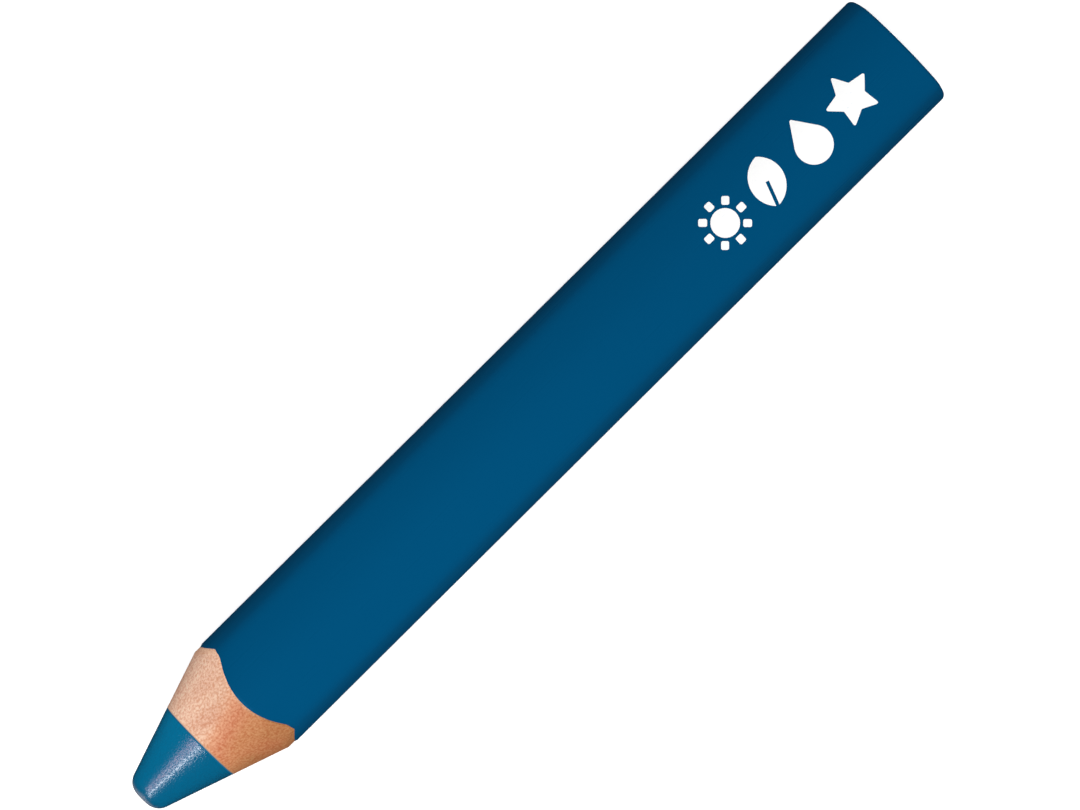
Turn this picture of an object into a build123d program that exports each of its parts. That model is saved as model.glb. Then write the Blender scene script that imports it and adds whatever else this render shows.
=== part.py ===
from build123d import *
from math import tan, radians
import os

# A thick wood-cased colouring crayon: a jumbo coloured core glued between two grooved wood
# slats, primed, lacquered, dipped at the blunt end and sharpened to a rounded point.
#
# Frame: the crayon lies on one of its four faces, along X. The point is at -X, the dipped
# end at +X, and the printed face is on top (+Z). The origin is under its middle, on the floor.
# Millimetres throughout.

os.makedirs("parts", exist_ok=True)

# Barrel: a soft square, four crowned faces that meet in rounded edges
LENGTH = 115.6
WIDTH = 14.7  # across two opposite faces
FACE_RADIUS = 10.8  # crown of each face
CORNER_RADIUS = 3.0  # soft edge between two faces

# Core and wood
CORE_DIAMETER = 10.1
CORE_BOND = 0.1  # glue jacket round the core
SEAM_GLUE = 0.1  # glue line between the two slats

# Sharpened point
CONE_HALF_ANGLE = 18.7
TIP_DIAMETER = 4.16  # where the flank, carried on straight, meets the tip plane
TIP_ROUND = 1.9

# Finish: every coat runs from the cone to the blunt end
UNDERCOAT = 0.08
COLOUR_COAT = 0.12
END_DIP = 0.35  # depth of the dip over the sawn end
DIP_WRAP = 1.2  # how far the dip reaches back along the barrel
END_ROUND = 0.5

# Stamped row of pictures on the top face
MARK_THICKNESS = 0.06
MARK_HEIGHT = 5.8
MARK_LENGTH = 24.9
MARK_FROM_END = 5.2
MARK_SOFTNESS = 0.2  # rounding of the pictures' points
SUN_DISC = 1.6  # radius of the sun's disc
RAY_COUNT = 8
RAY_GAP = 0.35  # between the disc and its rays
RAY_WIDTH = 0.85
LEAF_WIDTH = 4.0
LEAF_LEAN = 20
VEIN_WIDTH = 0.4
DROP_RADIUS = 2.15
STAR_POINTS = 5
STAR_REACH = 3.15  # radius of the star's outer corners, before they are softened
STAR_WAIST = 1.65  # radius of its inner corners

# Places that follow from the sizes
AXIS_Z = WIDTH / 2
X_TIP = -LENGTH / 2
X_END = LENGTH / 2
X_SAWN = X_END - END_DIP
X_DIP_EDGE = X_END - DIP_WRAP
FACE_OFFSET = FACE_RADIUS - WIDTH / 2  # from the axis to a face's centre of curvature
BOND_RADIUS = CORE_DIAMETER / 2 + CORE_BOND
WOOD_INSET = UNDERCOAT + COLOUR_COAT
MARK_RADIUS = MARK_HEIGHT / 2
X_ROW = X_END - MARK_FROM_END - MARK_LENGTH  # start of the stamped row


def station(x):
    """Cross-section plane at x: its own origin is on the axis, its own Y points up."""
    return Plane(origin=(x, 0, AXIS_Z), x_dir=(0, 1, 0), z_dir=(1, 0, 0))


def barrel_outline(inset):
    """The soft square, drawn inwards by inset so that two of them are parallel curves."""
    with BuildSketch() as outline:
        for turn in range(4):
            centre = Vector(0, -FACE_OFFSET).rotate(Axis.Z, 90 * turn)
            with Locations(centre):
                Circle(FACE_RADIUS - inset, mode=Mode.INTERSECT if turn else Mode.ADD)
        fillet(outline.vertices(), CORNER_RADIUS - inset)
    return outline.sketch


# Everything that the sharpener leaves: a rounded tip, the cone's flank, and room for the barrel
REACH = WIDTH
X_REACH = X_TIP + (REACH - TIP_DIAMETER / 2) / tan(radians(CONE_HALF_ANGLE))
with BuildPart() as sharpened:
    with BuildSketch(Plane(origin=(0, 0, AXIS_Z), x_dir=(1, 0, 0), z_dir=(0, -1, 0))) as profile:
        with BuildLine():
            Polyline(
                (X_TIP, 0),
                (X_TIP, TIP_DIAMETER / 2),
                (X_REACH, REACH),
                (X_END, REACH),
                (X_END, 0),
                close=True,
            )
        make_face()
        tip_corner = profile.vertices().group_by(Axis.X)[0].sort_by(Axis.Y)[-1]
        fillet(tip_corner, TIP_ROUND)
    revolve(axis=Axis((0, 0, AXIS_Z), (1, 0, 0)))

# Core: one extruded stick of pigment, bare at the point
with BuildPart() as core:
    with BuildSketch(station(X_TIP)):
        Circle(CORE_DIAMETER / 2)
    extrude(amount=X_SAWN - X_TIP)
    add(sharpened.part, mode=Mode.INTERSECT)
core.part.label = "core"
export_step(core.part, "parts/core.step")

# Glue jacket that holds the core in its groove
with BuildPart() as core_bond:
    with BuildSketch(station(X_TIP)):
        Circle(BOND_RADIUS)
        Circle(CORE_DIAMETER / 2, mode=Mode.SUBTRACT)
    extrude(amount=X_SAWN - X_TIP)
    add(sharpened.part, mode=Mode.INTERSECT)
core_bond.part.label = "core_bond"
export_step(core_bond.part, "parts/core_bond.step")

# Slats: the wood casing is two grooved halves that meet at the height of the axis
for name, side in (("slat_upper", 1), ("slat_lower", -1)):
    with BuildPart() as slat:
        with BuildSketch(station(X_TIP)):
            add(barrel_outline(WOOD_INSET))
            with Locations((0, side * SEAM_GLUE / 2)):
                edge = Align.MIN if side > 0 else Align.MAX
                Rectangle(WIDTH, WIDTH, align=(Align.CENTER, edge), mode=Mode.INTERSECT)
            Circle(BOND_RADIUS, mode=Mode.SUBTRACT)
        extrude(amount=X_SAWN - X_TIP)
        add(sharpened.part, mode=Mode.INTERSECT)
    slat.part.label = name
    export_step(slat.part, f"parts/{name}.step")

# Seam glue: one strip on each side of the core
for name, side in (("seam_glue_left", 1), ("seam_glue_right", -1)):
    with BuildPart() as strip:
        with BuildSketch(station(X_TIP)):
            add(barrel_outline(WOOD_INSET))
            edge = Align.MIN if side > 0 else Align.MAX
            Rectangle(WIDTH, SEAM_GLUE, align=(edge, Align.CENTER), mode=Mode.INTERSECT)
            Circle(BOND_RADIUS, mode=Mode.SUBTRACT)
        extrude(amount=X_SAWN - X_TIP)
        add(sharpened.part, mode=Mode.INTERSECT)
    strip.part.label = name
    export_step(strip.part, f"parts/{name}.step")

# Undercoat: the primer on the bare wood, as long as the wood
with BuildPart() as undercoat:
    with BuildSketch(station(X_TIP)):
        add(barrel_outline(COLOUR_COAT))
        add(barrel_outline(WOOD_INSET), mode=Mode.SUBTRACT)
    extrude(amount=X_SAWN - X_TIP)
    add(sharpened.part, mode=Mode.INTERSECT)
undercoat.part.label = "undercoat"
export_step(undercoat.part, "parts/undercoat.step")

# Colour lacquer: the barrel's outer sleeve, up to the edge of the dip
with BuildPart() as colour_lacquer:
    with BuildSketch(station(X_TIP)):
        add(barrel_outline(0))
        add(barrel_outline(COLOUR_COAT), mode=Mode.SUBTRACT)
    extrude(amount=X_DIP_EDGE - X_TIP)
    add(sharpened.part, mode=Mode.INTERSECT)
colour_lacquer.part.label = "colour_lacquer"
export_step(colour_lacquer.part, "parts/colour_lacquer.step")

# End dip: a shallow cup of lacquer over the sawn end, flush with the barrel
with BuildPart() as end_dip:
    with BuildSketch(station(X_DIP_EDGE)):
        add(barrel_outline(0))
    extrude(amount=DIP_WRAP)
    fillet(end_dip.faces().sort_by(Axis.X)[-1].edges(), END_ROUND)
    with BuildSketch(station(X_DIP_EDGE)):
        add(barrel_outline(COLOUR_COAT))
    extrude(amount=X_SAWN - X_DIP_EDGE, mode=Mode.SUBTRACT)
end_dip.part.label = "end_dip"
export_step(end_dip.part, "parts/end_dip.step")


# Stamped pictures: thin white foil that follows the crown of the top face
def sun():
    """A disc with short separate rays."""
    ray_start = SUN_DISC + RAY_GAP
    with BuildSketch() as picture:
        Circle(SUN_DISC)
        with PolarLocations((ray_start + MARK_RADIUS) / 2, RAY_COUNT):
            RectangleRounded(MARK_RADIUS - ray_start, RAY_WIDTH, MARK_SOFTNESS)
    return picture.sketch


def leaf():
    """A pointed leaf, split from its stalk end by the middle vein, that leans forward."""
    arc_radius = (MARK_RADIUS**2 + (LEAF_WIDTH / 2) ** 2) / LEAF_WIDTH
    with BuildSketch() as picture:
        for side in (1, -1):
            with Locations((side * (arc_radius - LEAF_WIDTH / 2), 0)):
                Circle(arc_radius, mode=Mode.ADD if side > 0 else Mode.INTERSECT)
        with Locations((0, -MARK_RADIUS)):
            vein = (Align.CENTER, Align.MIN)
            Rectangle(VEIN_WIDTH, MARK_RADIUS, align=vein, mode=Mode.SUBTRACT)
    return picture.sketch.rotate(Axis.Z, -LEAF_LEAN)


def drop():
    """A drop: a round belly whose sides run up, tangent, to a small round point."""
    with BuildSketch() as picture:
        with Locations((0, DROP_RADIUS - MARK_RADIUS)):
            Circle(DROP_RADIUS)
        with Locations((0, MARK_RADIUS - MARK_SOFTNESS)):
            Circle(MARK_SOFTNESS)
        make_hull()
    return picture.sketch


def star():
    """A five-pointed star with softened corners."""
    corners = []
    for step in range(2 * STAR_POINTS):
        reach = STAR_WAIST if step % 2 else STAR_REACH
        corners.append(Vector(0, reach).rotate(Axis.Z, 180 / STAR_POINTS * step))
    with BuildSketch() as picture:
        Polygon(*corners, align=None)
        fillet(picture.vertices(), MARK_SOFTNESS)
    return picture.sketch


# Skin of foil over the whole row, from which each picture is cut
with BuildPart() as foil:
    with BuildSketch(station(X_ROW)):
        with Locations((0, -FACE_OFFSET)):
            Circle(FACE_RADIUS + MARK_THICKNESS)
            Circle(FACE_RADIUS, mode=Mode.SUBTRACT)
    extrude(amount=MARK_LENGTH)

pictures = (sun, leaf, drop, star)
pitch = (MARK_LENGTH - MARK_HEIGHT) / (len(pictures) - 1)
for place, picture in enumerate(pictures):
    with BuildPart() as stamp:
        with BuildSketch(Plane((X_ROW + MARK_RADIUS + place * pitch, 0, AXIS_Z))):
            add(picture())
        extrude(amount=WIDTH)
        add(foil.part, mode=Mode.INTERSECT)
    stamp.part.label = f"stamped_{picture.__name__}"
    export_step(stamp.part, f"parts/{stamp.part.label}.step")
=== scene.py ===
"""A thick wood-cased colouring crayon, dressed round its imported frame.

Everything is in metres, in the frame's own axes: point at -X, dipped end at +X, stamped face up.
Sections are drawn by their outward direction, the "turn": 0 looks to +Y, a quarter looks up.
"""

from math import asin, atan2, copysign, cos, hypot, pi, radians, sin, sqrt, tan

import bmesh
import bpy
from mathutils import Matrix, Vector, noise


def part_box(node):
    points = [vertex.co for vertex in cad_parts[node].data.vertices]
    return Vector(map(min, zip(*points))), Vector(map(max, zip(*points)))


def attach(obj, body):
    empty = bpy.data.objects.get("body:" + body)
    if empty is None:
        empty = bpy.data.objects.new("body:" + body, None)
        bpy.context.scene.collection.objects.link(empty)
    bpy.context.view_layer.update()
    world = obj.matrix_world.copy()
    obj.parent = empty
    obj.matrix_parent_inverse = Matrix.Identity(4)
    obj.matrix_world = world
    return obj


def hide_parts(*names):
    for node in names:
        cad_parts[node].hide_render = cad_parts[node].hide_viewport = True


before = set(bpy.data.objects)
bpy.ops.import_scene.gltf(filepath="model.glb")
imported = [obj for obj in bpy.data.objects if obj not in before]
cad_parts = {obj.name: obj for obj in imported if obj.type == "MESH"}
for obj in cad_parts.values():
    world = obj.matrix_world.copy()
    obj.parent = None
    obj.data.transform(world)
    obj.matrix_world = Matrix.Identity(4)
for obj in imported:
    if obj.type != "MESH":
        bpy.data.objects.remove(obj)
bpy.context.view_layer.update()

MM = 0.001

# ---------------------------------------------------------------- sizes that the frame gives
core_low, core_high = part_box("core")
dip_low, dip_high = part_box("end_dip")
X_TIP = core_low.x
X_SAWN = core_high.x
X_DIP_EDGE = dip_low.x
X_END = dip_high.x
CORE_RADIUS = (core_high.y - core_low.y) / 2
WIDTH = dip_high.y - dip_low.y
AXIS_Z = WIDTH / 2

# ---------------------------------------------------------------- sizes of the section and the point
FACE_RADIUS = 10.8 * MM
CORNER_RADIUS = 3.0 * MM
COLOUR_COAT = 0.12 * MM
UNDERCOAT = 0.08 * MM
WOOD_INSET = COLOUR_COAT + UNDERCOAT
CORE_BOND = 0.1 * MM
SEAM_GLUE = 0.1 * MM
BOND_RADIUS = CORE_RADIUS + CORE_BOND
CONE = radians(18.7)
TIP_RADIUS = 2.08 * MM  # where the flank, carried on straight, meets the tip plane
TIP_ROUND = 1.9 * MM
END_ROUND = 0.5 * MM
MARK_THICKNESS = 0.06 * MM

FACE_OFFSET = FACE_RADIUS - WIDTH / 2  # from the axis to a face's centre of curvature
CORNER_REACH = FACE_RADIUS - CORNER_RADIUS
CORNER_OFFSET = (sqrt(2 * CORNER_REACH**2 - FACE_OFFSET**2) - FACE_OFFSET) / 2
CORNER_TURN = atan2(CORNER_OFFSET, CORNER_OFFSET + FACE_OFFSET)

QUARTER = pi / 2

# ---------------------------------------------------------------- sizes of the meshes
SEGMENTS = 256  # round the axis
WELD = 0.2e-6  # points closer than this become one
ON_PLANE = 1e-7  # and points this near a cutting plane count as on it
CREASE = radians(35)  # edges that turn by more than this stay sharp


# ---------------------------------------------------------------- the section and the cone
def soft_square(turn, inset):
    """Point of the barrel's section, from the axis, drawn inwards by inset."""
    quarter = round(turn / QUARTER) * QUARTER
    lean = turn - quarter
    if abs(lean) <= CORNER_TURN:
        centre, radius = Vector((0, -FACE_OFFSET, 0)), FACE_RADIUS
    else:
        centre, radius = Vector((0, CORNER_OFFSET, copysign(CORNER_OFFSET, lean))), CORNER_RADIUS
    point = centre + (radius - inset) * Vector((0, cos(lean), sin(lean)))
    return Matrix.Rotation(quarter, 3, "X") @ point


def round_section(turn, radius):
    """Point of a round section, from the axis."""
    return Vector((0, radius * cos(turn), radius * sin(turn)))


def at(x, point):
    """A section's point carried to x along the barrel."""
    return Vector((x, point.y, AXIS_Z + point.z))


def on_cone(point, set_back=0.0):
    """A section's point carried to where the sharpener's cone cuts it."""
    return at(X_TIP + set_back + (hypot(point.y, point.z) - TIP_RADIUS) / tan(CONE), point)


def mix(a, b, share):
    return a + (b - a) * share


def ease(value):
    """Runs from 0 to 1 with soft ends, and stays there outside them."""
    held = min(1.0, max(0.0, value))
    return held * held * (3 - 2 * held)


def ripple(turn, grain, seed):
    """Smooth random value round the axis, 0 to 1, the same on every run."""
    return 0.5 + 0.5 * noise.noise(Vector((grain * cos(turn), grain * sin(turn), seed)))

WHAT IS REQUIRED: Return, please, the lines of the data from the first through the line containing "the two slats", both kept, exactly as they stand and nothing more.

OUTPUT OF THE TASK:
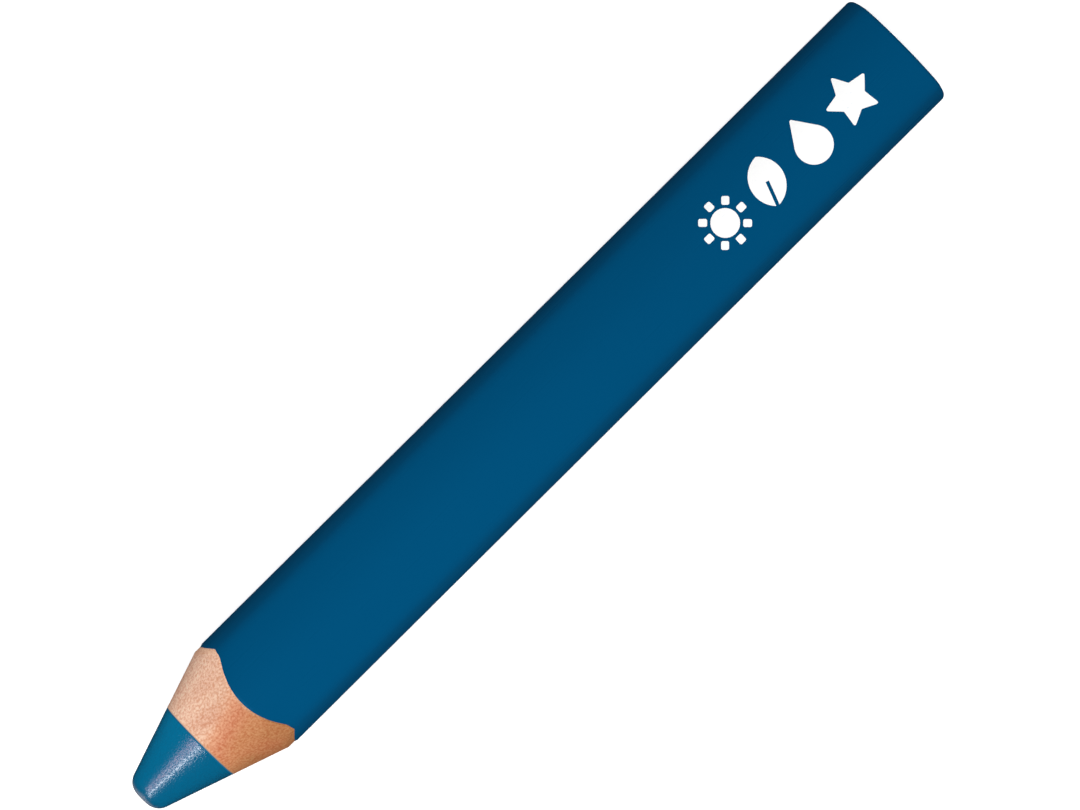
Turn this picture of an object into a build123d program that exports each of its parts. That model is saved as model.glb. Then write the Blender scene script that imports it and adds whatever else this render shows.
=== part.py ===
from build123d import *
from math import tan, radians
import os

# A thick wood-cased colouring crayon: a jumbo coloured core glued between two grooved wood
# slats, primed, lacquered, dipped at the blunt end and sharpened to a rounded point.
#
# Frame: the crayon lies on one of its four faces, along X. The point is at -X, the dipped
# end at +X, and the printed face is on top (+Z). The origin is under its middle, on the floor.
# Millimetres throughout.

os.makedirs("parts", exist_ok=True)

# Barrel: a soft square, four crowned faces that meet in rounded edges
LENGTH = 115.6
WIDTH = 14.7  # across two opposite faces
FACE_RADIUS = 10.8  # crown of each face
CORNER_RADIUS = 3.0  # soft edge between two faces

# Core and wood
CORE_DIAMETER = 10.1
CORE_BOND = 0.1  # glue jacket round the core
SEAM_GLUE = 0.1  # glue line between the two slats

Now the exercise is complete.